Das ZEW hat diese Effekte auf die Nachfrage nach Arbeitskräften in Europa geschätzt. Technische Neuerungen haben von 1999 bis 2010 demnach europaweit 9,6 Millionen Arbeitsplätze gekostet. Auf der anderen Seite habe der technologische Wandel in der gleichen Zeit viele neue Jobs geschaffen: 21 Millionen, um genau zu sein. "Menschliche Arbeit liefert sich kein Wettrennen mit der Technik", sagt Gregory. "Beide laufen Hand in Hand".

Das würde erklären, warum weder Deutschland noch Europa die Arbeitsplätze ausgegangen sind - obwohl sich die Rechengeschwindigkeit von Computern seit 1971 im Schnitt alle zwei Jahre verdoppelt. In Deutschland liegt die Zahl der Beschäftigten mit 44 Millionen Menschen so hoch wie nie zuvor. Auch EU-weit ist der Anteil der Erwachsenen in Lohn und Arbeit nicht gefallen, sondern seit 2005 von 63 Prozent auf 67 Prozent gestiegen.

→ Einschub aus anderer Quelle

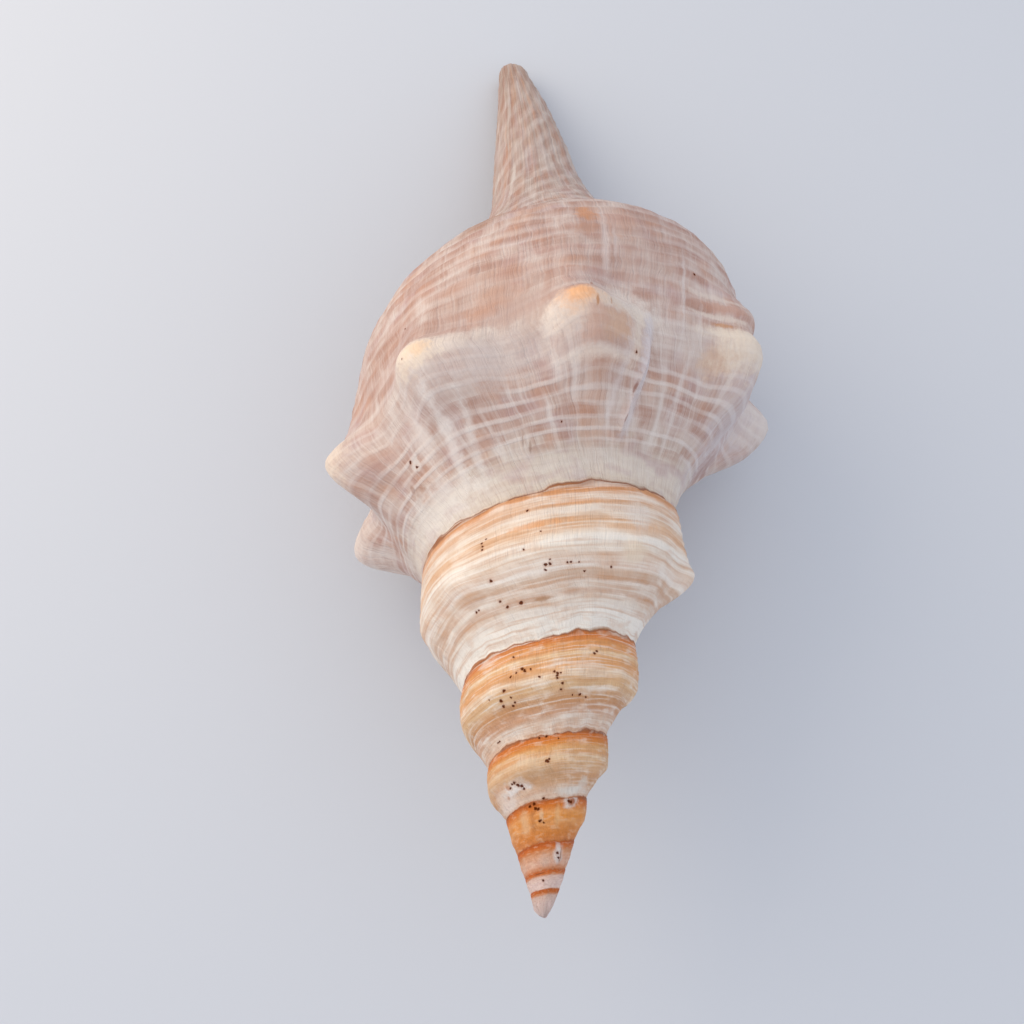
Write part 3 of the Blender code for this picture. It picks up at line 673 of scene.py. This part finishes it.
# growth lines: straight over the base, and running ahead towards the seam on the ramp
lead = add(tree, RANGE, {0: own_t, 2: SHOULDER, 3: LINE_LEAD * SHOULDER, 4: 0.0})
grown = add(tree, M, (turn, lead), operation="SUBTRACT")
grown = add(tree, M, (flutter, 0.03, grown), operation="MULTIPLY_ADD")

# threads: over the cords, five to a step on the ramp and 3 to 4 mm apart on the base
start, end = CORD_STEPS
cord = add(tree, M, (own_t, start), operation="MINIMUM")
cord = add(tree, M, (cord, CORDS_PER_STEP[0]), operation="MULTIPLY")
past_ramp = CORD_PHASE + CORDS_PER_STEP[1] * (end - start)
past_ramp = add(tree, RANGE, {0: own_t, 1: start, 2: end, 3: CORD_PHASE, 4: past_ramp})
past_base = add(tree, RANGE, {0: own_t, 1: end, 2: CANAL_TIP_STEP, 4: CANAL_THREADS})
twist = add(tree, M, (turn, on_canal), operation="MULTIPLY")
twist = add(tree, M, (twist, CANAL_TWIST), operation="MULTIPLY")
sway = add(tree, NOISE, {"Vector": on_shell, "Scale": 70.0, "Detail": 2.0})
sway = add(tree, M, (sway, CORD_SWAY, -CORD_SWAY / 2), operation="MULTIPLY_ADD")
for more in (past_ramp, past_base, twist, sway):
    cord = add(tree, M, (cord, more), operation="ADD")
crest = add(tree, M, (add(tree, M, (cord, math.tau), operation="MULTIPLY"),), operation="COSINE")
soft = add(tree, RANGE, {0: on_base, 3: -0.10, 4: -0.70})
thread = add(tree, RANGE, {0: crest, 1: soft, 2: 0.95}, interpolation_type="SMOOTHSTEP")
row = add(tree, M, (cord,), operation="FLOOR")
thread_row = add(tree, M, (add(tree, M, (cord, 0.5), operation="ADD"),), operation="FLOOR")

# patterns, each laid across growth lines and along rows or steps, and so many to one of them
patterns = {}
for label, across, per_turn, along, per_step, detail in (
    ("cell", grown, 31.0, row, 7.3, 2.0),           # tan cells 4 to 12 mm long between threads
    ("fade", grown, 14.0, thread_row, 5.7, 2.0),    # how far a thread shows, over 20 mm
    ("patch", grown, 22.0, own_t, 1.9, 3.0),        # clouds of 12 mm
    ("streak", grown, 110.0, own_t, 0.55, 1.5),     # white and tan streaks 2 mm wide
    ("hair", grown, 620.0, own_t, 1.3, 2.0),        # hairlines of 0.4 mm
    ("line", turn, 7.0, wavy_t, 6.0, 2.5),          # fine lines along the winding
    ("chalk", grown, 30.0, own_t, 1.1, 5.0),        # bleached patches with crumbled edges
):
    over = add(tree, M, (across, per_turn), operation="MULTIPLY")
    down = add(tree, M, (along, per_step), operation="MULTIPLY")
    spot = add(tree, "ShaderNodeCombineXYZ", (over, down))
    patterns[label] = add(tree, NOISE, {"Vector": spot, "Scale": 1.0, "Detail": detail},
                          noise_dimensions="2D")

# each pattern as a tint: which, from and to which value, where, colour and strength
for label, start, end, where, code, strength in (
    ("patch", 0.50, 0.70, on_last, "#B4949A", 0.45),
    ("patch", 0.47, 0.28, on_last, "#D2C2BA", 0.40),
    ("cell", 0.47, 0.60, showing, "#AC8070", 0.62),
    ("cell", 0.47, 0.34, showing, "#CDBDB5", 0.45),
    ("patch", 0.50, 0.68, on_middle, "#C98C58", 0.28),
    ("patch", 0.47, 0.30, on_middle, "#F5ECE2", 0.45),
    ("line", 0.52, 0.70, on_last, "#AD8472", 0.20),
    ("line", 0.47, 0.30, on_last, "#DDD0C8", 0.25),
    ("line", 0.52, 0.70, on_middle, "#C08350", 0.40),
    ("line", 0.46, 0.28, on_middle, "#F6EFE8", 0.50),
    ("patch", 0.50, 0.68, early, "#C06A28", 0.22),
    ("patch", 0.46, 0.30, early, "#F8DCC0", 0.28),
    ("streak", 0.52, 0.74, showing, "#A9806F", 0.30),
    ("streak", 0.44, 0.28, crossing, "#E4DCD8", 0.42),
    ("hair", 0.52, 0.75, on_last, "#946F60", 0.22),
    ("hair", 0.46, 0.28, on_last, "#E2D9D4", 0.22),
    ("chalk", 0.58, 0.72, on_last, "#E3DBD6", 0.35),
    ("chalk", 0.46, 0.32, showing, "#C8906E", 0.34),
):
    share = add(tree, RANGE, {0: patterns[label], 1: start, 2: end})
    colour = tint(colour, add(tree, M, (share, where), operation="MULTIPLY"), code, strength)
fade = add(tree, RANGE, {0: patterns["fade"], 1: 0.34, 2: 0.60, 3: 0.25, 4: 1.0})
weaker = add(tree, RANGE, {0: on_base, 3: 1.0, 4: 0.50})
for factor in (showing, fade, weaker):
    thread = add(tree, M, (thread, factor), operation="MULTIPLY")
colour = tint(colour, thread, "#E0D6D2", 0.60)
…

Ohne Probleme ist die Entwicklung dennoch nicht: Denn vor allem Arbeitsplätze mit mittleren Qualifikationsanforderungen fallen weg. Die neuen Jobs hingegen entstehen entweder für Spitzenkräfte - oder für Geringqualifizierte. Der Einsatz von 3D-Druckern ist ein Beispiel: "Der wird von einem Ingenieur programmiert, kann dann aber von einer ungelernten Kraft bedient werden", sagt Ökonom Gregory. Klassische Industriefacharbeiter bleiben auf der Strecke. In Deutschland sind laut OECD so seit 1995 acht Prozent der Arbeitsplätze mittlere Qualifikation weggefallen, während die Nachfrage nach niedrig und hoch qualifizierten Kräften gestiegen ist.

Und wenn Gregory sich doch irrt - und die Vergangenheit kein Muster für die Zukunft mehr ist, weil künstliche Intelligenz Arbeit und Fortschritt endgültig vom Menschen abkoppelt?

Der Forscher kramt auf seinem Schreibtisch einen Artikel hervor und beginnt vorzulesen. "Lediglich der Zeitpunkt ist umstritten. Die Experten sind in zwei Lager gespalten. Die einen behaupten, dass die Flut schnell ansteigt und in 20 Jahren 80 Prozent der Arbeitsplätze vernichtet. Die anderen sind der Ansicht, dieses Ergebnis werde erst später erreicht", steht da.

Der Artikel stammt aus der SPIEGEL-Ausgabe vom 17. April 1979. Die Angst vor dem Ende der Arbeit ist nicht neu, will Gregory damit sagen. "Die Schreckenszenarien haben sich noch kein einziges Mal bewahrheitet."

*Sebastian Meier heißt in Wahrheit nicht Sebastian Meier. Er hat für das Gespräch um die Änderung seines Namens gebeten.